April inflation breakdown: Where are prices still rising the fastest?

Inflation fell slightly in April, but a spike in the cost of rent and gasoline kept prices painfully high for millions of Americans.

The Labor Department said Wednesday that the consumer price index (CPI), a broad measure of how much everyday goods like gasoline, groceries and rent cost, rose 0.3% in April from the previous month. Economists expected to see a 0.4% monthly increase. Prices climbed 3.4% from the same time last year, down from the 3.5% reading in March.

"We’ve been saying for a long time now that inflation is remaining stubbornly elevated, and this report provides additional evidence that consumers are increasingly pessimistic that inflation is coming down soon," said Lisa Sturtevant, Bright MLS chief economist. "While consumers are facing higher prices at the pump, high housing costs also continue to be a main driver of the overall inflation numbers."

Here is a breakdown of where Americans are seeing prices rising and falling the fastest as they continue to wrestle with sticker shock.



Housing costs were once again one of the biggest drivers of inflation last month. Rent costs rose 0.4% for the month and are up 5.6% from the same time last year. 

Rising rents are concerning because higher housing costs most directly and acutely affect household budgets. Another data point that measures how much homeowners would pay in equivalent rent if they had not bought their home also climbed by 0.4% from the previous month.

"The shelter component of the CPI has come down since its 2023 peak, with shelter inflation coming in at 5.5% in April," Sturtevant said. "But unfortunately, there is evidence that rents are going to be on the rise in the second half of this year."

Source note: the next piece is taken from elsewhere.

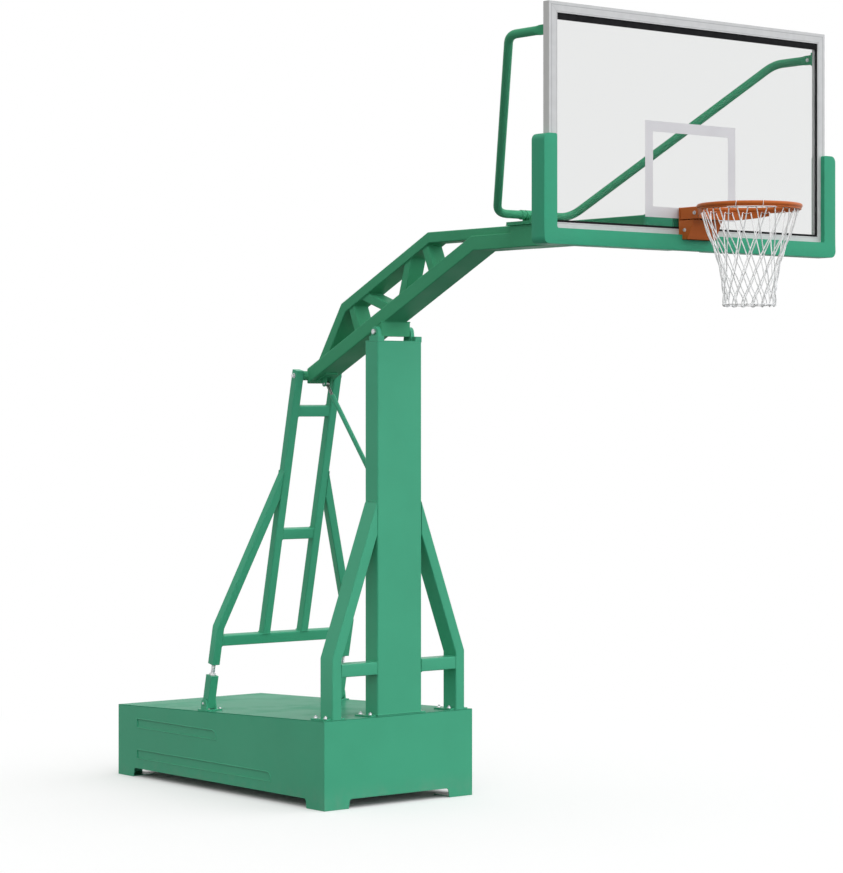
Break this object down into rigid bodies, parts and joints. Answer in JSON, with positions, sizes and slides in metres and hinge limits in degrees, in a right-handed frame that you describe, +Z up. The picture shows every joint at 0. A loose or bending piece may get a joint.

FILE - Miami Beach, Florida, Publix grocery store supermarket, bread aisle, Natures Own and Wonder bread. (Photo by: Jeffrey Greenberg/Universal Images Group via Getty Images)

Food has been one of the most visceral reminders of inflation for Americans, but households finally got some reprieve in April.

The cost of groceries fell 0.2% last month, although they advanced 1.1% from the same time last year. Additionally, when compared with January 2021, before the inflation crisis began, grocery prices are up more than 21%.

The cost of eggs plummeted 7.3% in April. Consumers also paid less for bread (-0.2%), chicken (-0.8%), milk (-0.8%), fresh fruits (-1.7%), fresh vegetables (-0.6%), peanut butter (-1.1%) and coffee (-0.6%).

However, the price of other basics still rose last month, including cereal (2.2%), flour (3.2%), beef and veal (0.1%), ham (1.8%) and fish and seafood (0.3%).



Energy prices jumped in April for the third straight month, adding to the financial pressure that many families are already enduring. Prices rose 1.1% during the month, including a 2.8% increase in gasoline.

The price of propane, kerosene and firewood rose 2.2% in April, and fuel oil inched 0.9% higher.


There was some good news for Americans looking to buy a car in April.

The cost of used vehicles – which were a major component of the inflation spike in 2022 – fell 1.4% last month and is down 6.9% year over year. 

New car and truck prices also inched lower in April, declining 0.4%. Prices are down 0.4% from the same time last year.

However, there is another problem for car owners: rising insurance costs. Auto insurance jumped 1.8% in April, after rising the previous five months. On an annual basis, prices are up a stunning 22.6%.

Travel and Transportation

Airline tickets fell again in April, sliding 0.8%.

The cost of tickets is down about 5.8% when compared with last year, according to the data.